Your goal:
Count how many lines of the material contain the string "scene", then give that number and nothing more.

Input rows:
::::::::::

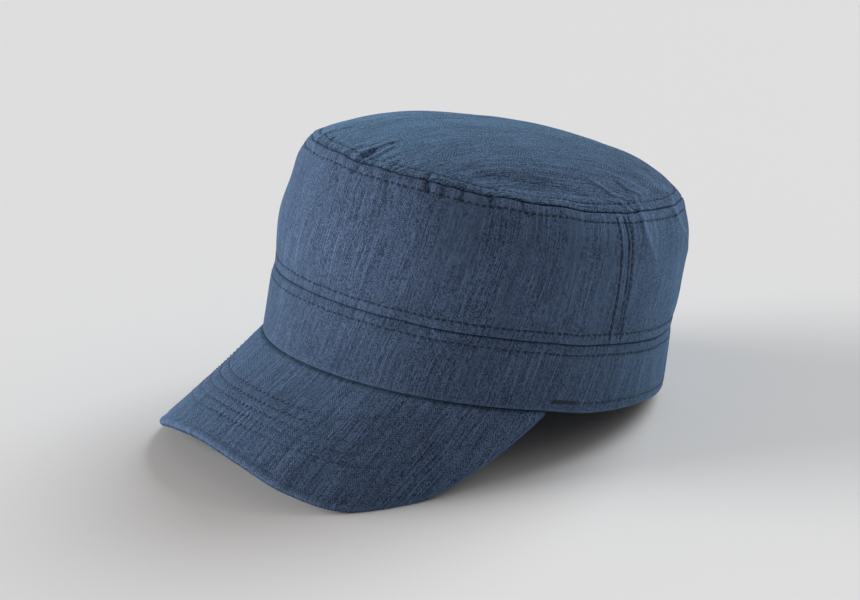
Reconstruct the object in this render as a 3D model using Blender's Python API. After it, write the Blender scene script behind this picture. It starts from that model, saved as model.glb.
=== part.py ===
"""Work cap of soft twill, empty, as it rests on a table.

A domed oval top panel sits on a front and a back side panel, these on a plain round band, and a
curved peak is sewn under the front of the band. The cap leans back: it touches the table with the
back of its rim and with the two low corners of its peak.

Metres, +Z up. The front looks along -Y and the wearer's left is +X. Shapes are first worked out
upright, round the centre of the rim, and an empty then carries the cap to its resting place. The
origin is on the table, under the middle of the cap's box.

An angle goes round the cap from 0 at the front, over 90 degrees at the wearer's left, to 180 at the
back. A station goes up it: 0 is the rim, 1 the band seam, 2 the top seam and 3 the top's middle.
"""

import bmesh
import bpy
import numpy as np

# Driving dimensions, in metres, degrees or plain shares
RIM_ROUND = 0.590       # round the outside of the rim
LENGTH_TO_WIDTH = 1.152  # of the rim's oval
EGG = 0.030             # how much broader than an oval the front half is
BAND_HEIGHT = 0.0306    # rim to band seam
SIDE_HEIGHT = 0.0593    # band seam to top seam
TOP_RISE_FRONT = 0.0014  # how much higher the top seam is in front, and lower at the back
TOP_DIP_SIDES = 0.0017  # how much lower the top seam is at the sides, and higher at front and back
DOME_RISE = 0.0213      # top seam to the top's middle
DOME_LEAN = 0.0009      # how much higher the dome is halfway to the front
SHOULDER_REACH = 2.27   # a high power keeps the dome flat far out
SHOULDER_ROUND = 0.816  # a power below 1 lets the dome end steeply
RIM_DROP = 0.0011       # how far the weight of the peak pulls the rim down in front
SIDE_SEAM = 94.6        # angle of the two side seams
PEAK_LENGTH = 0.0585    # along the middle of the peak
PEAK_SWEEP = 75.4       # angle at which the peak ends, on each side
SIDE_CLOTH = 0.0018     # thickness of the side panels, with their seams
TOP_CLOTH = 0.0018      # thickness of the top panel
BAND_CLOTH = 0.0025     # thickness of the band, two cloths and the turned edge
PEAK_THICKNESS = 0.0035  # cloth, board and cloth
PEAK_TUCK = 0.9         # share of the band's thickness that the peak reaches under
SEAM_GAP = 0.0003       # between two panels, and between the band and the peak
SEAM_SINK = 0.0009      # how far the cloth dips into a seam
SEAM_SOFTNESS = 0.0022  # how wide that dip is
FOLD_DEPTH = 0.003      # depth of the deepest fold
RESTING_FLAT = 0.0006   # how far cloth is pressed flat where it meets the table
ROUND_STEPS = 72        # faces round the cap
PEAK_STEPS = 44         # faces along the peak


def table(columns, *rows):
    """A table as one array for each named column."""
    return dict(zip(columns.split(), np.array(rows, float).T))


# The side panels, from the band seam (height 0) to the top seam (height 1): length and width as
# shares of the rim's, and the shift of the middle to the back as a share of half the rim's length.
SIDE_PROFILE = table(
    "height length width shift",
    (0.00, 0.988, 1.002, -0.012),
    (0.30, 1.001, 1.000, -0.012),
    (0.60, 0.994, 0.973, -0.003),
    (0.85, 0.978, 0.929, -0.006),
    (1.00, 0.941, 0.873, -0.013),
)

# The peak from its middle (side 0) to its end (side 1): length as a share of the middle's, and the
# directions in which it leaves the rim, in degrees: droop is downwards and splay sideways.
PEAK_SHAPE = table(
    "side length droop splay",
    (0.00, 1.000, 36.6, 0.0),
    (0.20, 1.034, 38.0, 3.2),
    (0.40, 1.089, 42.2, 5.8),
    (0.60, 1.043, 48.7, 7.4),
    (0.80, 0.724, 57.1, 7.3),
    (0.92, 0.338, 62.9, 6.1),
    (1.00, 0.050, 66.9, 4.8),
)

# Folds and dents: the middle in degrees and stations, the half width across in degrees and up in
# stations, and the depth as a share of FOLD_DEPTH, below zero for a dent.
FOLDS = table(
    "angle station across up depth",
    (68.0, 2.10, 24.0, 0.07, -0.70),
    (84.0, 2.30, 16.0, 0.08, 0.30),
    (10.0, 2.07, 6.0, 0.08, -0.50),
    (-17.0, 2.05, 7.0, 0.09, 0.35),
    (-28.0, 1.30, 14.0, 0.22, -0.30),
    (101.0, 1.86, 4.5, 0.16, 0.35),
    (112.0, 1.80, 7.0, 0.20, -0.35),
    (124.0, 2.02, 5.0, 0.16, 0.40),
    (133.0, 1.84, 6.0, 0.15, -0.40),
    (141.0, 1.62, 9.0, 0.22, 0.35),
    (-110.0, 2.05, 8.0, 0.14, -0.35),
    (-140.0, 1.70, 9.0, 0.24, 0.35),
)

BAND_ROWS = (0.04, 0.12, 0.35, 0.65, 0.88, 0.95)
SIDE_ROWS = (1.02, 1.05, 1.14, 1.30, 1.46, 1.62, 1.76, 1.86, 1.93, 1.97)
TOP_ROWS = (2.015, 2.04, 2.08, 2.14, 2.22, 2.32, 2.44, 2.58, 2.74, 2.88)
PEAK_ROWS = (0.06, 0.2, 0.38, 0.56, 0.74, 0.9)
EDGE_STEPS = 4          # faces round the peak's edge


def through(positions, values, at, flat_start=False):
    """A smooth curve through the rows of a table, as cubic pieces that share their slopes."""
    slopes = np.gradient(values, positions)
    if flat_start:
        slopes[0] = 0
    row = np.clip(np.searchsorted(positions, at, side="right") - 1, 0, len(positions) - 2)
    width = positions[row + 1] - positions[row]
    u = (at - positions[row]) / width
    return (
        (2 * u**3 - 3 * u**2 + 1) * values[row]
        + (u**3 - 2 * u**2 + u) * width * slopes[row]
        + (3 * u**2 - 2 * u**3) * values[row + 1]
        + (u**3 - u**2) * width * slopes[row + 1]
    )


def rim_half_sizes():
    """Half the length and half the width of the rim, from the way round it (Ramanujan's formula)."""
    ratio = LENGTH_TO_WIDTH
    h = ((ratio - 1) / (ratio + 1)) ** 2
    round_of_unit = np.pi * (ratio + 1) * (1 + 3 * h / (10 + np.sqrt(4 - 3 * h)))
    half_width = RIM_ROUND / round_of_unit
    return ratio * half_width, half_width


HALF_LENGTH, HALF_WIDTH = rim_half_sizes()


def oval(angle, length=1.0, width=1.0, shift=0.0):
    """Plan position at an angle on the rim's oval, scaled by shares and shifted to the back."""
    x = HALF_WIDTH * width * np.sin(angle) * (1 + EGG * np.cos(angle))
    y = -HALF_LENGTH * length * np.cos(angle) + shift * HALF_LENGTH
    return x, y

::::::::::

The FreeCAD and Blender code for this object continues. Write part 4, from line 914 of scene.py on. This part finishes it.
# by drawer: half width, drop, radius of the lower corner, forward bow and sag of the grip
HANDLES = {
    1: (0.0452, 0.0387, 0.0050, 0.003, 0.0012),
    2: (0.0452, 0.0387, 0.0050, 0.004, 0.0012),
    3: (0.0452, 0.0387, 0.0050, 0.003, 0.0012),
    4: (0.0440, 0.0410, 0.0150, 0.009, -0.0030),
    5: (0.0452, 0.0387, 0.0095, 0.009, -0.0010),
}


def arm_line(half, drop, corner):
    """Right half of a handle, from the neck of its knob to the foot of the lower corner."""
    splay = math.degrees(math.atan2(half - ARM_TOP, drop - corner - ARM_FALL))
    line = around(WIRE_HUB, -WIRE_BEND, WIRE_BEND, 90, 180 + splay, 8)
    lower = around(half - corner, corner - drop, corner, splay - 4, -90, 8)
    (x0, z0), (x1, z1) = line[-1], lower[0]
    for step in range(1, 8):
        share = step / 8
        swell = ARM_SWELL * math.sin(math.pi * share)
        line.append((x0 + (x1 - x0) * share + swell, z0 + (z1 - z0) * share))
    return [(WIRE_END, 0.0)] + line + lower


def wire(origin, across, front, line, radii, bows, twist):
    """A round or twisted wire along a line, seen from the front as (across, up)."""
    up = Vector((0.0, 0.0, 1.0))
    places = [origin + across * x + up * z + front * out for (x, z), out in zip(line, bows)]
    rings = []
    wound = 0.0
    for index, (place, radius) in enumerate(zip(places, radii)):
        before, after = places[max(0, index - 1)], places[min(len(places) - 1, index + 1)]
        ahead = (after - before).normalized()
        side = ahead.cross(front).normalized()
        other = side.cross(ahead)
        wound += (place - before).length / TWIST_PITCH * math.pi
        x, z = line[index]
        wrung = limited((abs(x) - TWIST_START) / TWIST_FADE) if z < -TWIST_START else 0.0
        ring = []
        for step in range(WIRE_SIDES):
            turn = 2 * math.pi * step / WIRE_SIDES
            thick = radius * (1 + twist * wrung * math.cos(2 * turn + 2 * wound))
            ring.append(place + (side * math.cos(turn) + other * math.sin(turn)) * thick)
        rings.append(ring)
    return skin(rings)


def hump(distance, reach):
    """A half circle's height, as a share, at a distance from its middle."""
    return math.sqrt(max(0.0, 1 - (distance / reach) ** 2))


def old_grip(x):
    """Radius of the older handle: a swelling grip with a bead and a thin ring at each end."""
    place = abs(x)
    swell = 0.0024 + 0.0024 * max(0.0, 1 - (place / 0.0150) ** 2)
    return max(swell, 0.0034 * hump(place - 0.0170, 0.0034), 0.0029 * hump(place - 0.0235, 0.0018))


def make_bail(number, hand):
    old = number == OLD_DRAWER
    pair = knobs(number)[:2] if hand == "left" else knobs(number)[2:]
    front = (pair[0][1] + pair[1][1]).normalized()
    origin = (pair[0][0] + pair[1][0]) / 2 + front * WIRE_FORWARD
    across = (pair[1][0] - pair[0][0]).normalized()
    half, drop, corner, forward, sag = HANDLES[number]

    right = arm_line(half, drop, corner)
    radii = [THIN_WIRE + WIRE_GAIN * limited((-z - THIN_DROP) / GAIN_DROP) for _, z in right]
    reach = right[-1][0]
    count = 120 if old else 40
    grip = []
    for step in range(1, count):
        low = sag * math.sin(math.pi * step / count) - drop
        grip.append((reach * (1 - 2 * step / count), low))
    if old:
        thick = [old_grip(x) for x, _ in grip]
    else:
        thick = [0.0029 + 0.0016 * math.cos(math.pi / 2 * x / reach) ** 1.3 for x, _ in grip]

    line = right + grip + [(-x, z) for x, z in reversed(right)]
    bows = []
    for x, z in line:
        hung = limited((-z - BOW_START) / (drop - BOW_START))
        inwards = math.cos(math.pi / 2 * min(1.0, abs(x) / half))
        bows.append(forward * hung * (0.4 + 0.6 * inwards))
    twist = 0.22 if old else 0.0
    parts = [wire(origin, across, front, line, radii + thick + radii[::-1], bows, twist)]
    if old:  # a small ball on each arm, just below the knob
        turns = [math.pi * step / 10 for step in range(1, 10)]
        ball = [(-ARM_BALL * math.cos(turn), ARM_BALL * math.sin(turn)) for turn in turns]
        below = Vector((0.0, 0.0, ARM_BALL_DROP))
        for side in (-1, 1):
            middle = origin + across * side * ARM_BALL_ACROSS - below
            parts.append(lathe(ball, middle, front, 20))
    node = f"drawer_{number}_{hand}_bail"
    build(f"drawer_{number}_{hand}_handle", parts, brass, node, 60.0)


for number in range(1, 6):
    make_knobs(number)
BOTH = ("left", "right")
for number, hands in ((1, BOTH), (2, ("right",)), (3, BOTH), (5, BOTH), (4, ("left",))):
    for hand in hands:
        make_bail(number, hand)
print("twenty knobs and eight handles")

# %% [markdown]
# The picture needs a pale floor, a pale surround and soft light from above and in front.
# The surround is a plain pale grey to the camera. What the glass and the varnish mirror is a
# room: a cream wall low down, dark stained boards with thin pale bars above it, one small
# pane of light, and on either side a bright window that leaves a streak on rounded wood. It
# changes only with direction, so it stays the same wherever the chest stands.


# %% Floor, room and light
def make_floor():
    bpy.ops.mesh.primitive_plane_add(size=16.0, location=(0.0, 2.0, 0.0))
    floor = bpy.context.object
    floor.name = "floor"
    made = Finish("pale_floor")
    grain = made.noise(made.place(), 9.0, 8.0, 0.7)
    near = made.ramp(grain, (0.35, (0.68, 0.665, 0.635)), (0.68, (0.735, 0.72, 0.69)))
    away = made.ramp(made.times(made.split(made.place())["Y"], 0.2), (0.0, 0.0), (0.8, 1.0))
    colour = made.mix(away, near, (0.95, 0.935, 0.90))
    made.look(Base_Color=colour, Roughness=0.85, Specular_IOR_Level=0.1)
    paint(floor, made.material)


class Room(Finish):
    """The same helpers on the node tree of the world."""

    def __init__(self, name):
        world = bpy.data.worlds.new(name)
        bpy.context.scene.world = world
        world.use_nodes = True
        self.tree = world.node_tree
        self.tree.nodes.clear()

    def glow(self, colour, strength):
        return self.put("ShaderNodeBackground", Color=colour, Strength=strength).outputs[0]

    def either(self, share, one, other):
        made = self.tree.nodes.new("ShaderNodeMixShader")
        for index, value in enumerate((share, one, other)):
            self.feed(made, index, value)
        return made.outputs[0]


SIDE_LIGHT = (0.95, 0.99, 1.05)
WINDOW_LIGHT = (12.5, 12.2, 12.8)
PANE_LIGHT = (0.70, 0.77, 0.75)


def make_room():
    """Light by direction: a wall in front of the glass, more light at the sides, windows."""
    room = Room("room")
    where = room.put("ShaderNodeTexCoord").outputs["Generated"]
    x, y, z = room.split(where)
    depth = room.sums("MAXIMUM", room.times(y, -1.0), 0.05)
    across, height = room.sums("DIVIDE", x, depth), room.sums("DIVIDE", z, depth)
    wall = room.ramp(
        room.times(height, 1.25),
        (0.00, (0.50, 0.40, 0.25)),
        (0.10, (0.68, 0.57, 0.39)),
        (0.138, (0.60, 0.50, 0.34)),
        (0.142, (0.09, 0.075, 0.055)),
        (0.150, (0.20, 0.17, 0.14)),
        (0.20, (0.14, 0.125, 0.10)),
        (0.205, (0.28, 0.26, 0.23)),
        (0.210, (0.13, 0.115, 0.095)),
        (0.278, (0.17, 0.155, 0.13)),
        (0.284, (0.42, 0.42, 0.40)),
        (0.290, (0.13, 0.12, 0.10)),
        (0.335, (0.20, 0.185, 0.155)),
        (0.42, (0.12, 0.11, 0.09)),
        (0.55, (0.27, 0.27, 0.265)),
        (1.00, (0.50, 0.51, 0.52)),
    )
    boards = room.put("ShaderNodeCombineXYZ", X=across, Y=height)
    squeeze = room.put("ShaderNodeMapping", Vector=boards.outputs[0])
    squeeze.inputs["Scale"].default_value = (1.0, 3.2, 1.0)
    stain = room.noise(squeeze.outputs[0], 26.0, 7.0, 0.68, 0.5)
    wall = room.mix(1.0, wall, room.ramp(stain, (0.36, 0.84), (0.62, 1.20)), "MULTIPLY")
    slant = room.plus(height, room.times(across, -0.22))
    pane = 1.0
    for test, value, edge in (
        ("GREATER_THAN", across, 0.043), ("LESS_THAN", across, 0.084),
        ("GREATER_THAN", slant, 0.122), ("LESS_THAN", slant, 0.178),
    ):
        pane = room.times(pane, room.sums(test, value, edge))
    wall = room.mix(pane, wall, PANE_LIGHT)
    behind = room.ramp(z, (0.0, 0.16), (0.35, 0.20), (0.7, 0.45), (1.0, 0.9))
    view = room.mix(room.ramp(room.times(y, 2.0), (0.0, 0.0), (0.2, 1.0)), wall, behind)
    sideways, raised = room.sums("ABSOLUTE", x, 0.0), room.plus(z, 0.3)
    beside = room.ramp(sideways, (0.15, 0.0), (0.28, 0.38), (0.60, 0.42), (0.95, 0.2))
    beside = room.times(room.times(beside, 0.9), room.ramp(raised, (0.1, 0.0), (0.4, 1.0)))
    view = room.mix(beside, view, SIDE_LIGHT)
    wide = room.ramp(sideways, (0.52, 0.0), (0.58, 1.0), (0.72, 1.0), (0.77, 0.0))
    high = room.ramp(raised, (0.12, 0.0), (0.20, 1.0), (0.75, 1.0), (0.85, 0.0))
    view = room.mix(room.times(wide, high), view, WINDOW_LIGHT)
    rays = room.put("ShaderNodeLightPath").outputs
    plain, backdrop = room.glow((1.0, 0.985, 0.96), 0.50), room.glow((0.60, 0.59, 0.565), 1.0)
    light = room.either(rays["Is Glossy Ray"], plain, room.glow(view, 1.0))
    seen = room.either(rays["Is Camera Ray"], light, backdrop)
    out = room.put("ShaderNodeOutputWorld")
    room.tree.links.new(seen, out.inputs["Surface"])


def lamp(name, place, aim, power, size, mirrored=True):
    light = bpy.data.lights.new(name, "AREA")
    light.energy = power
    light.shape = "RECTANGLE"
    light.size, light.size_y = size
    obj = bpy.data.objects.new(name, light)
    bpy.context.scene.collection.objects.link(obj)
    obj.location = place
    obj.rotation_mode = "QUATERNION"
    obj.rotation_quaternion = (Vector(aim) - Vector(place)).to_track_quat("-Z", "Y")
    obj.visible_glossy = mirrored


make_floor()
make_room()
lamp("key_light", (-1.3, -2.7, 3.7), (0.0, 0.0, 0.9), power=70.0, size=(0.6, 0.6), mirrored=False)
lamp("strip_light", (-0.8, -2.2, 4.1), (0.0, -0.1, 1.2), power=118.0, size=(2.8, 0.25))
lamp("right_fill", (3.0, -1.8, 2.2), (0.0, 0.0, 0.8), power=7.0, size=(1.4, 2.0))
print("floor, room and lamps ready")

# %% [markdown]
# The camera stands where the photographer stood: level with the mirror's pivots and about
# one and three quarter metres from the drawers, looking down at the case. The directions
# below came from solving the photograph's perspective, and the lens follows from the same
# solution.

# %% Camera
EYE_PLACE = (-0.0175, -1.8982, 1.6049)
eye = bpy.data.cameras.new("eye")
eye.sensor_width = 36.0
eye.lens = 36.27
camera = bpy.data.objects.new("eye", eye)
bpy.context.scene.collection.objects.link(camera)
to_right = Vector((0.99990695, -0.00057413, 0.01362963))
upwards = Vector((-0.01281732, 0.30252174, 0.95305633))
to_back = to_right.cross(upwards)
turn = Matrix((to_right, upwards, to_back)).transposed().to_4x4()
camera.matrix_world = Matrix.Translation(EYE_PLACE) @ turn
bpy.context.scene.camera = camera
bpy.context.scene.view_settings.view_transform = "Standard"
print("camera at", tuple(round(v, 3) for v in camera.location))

::::::::::

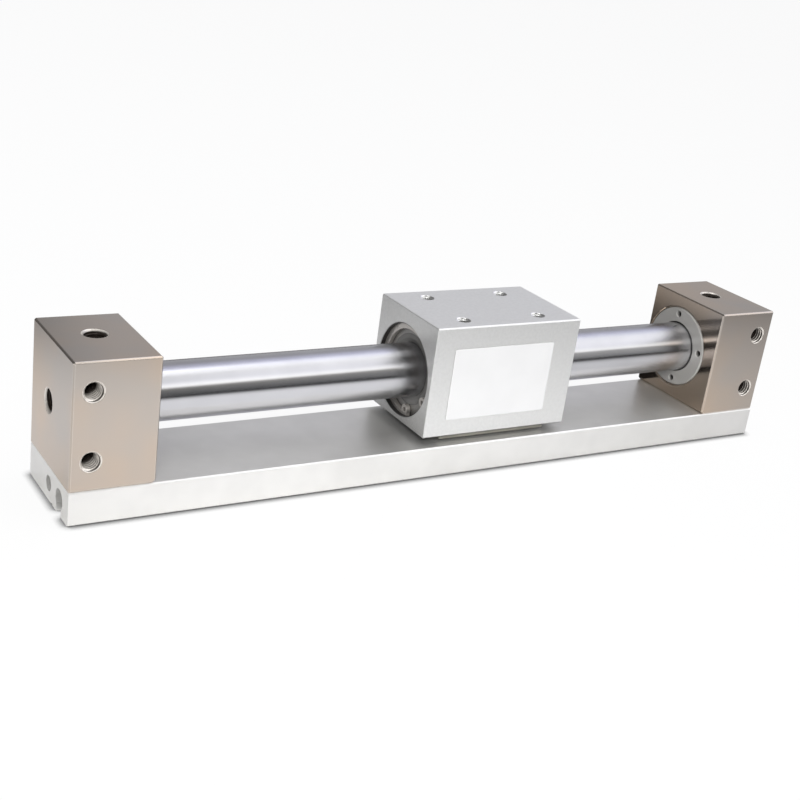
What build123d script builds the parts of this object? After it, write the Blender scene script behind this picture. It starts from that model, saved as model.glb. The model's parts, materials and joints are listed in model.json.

::::::::::

Exercise output:
8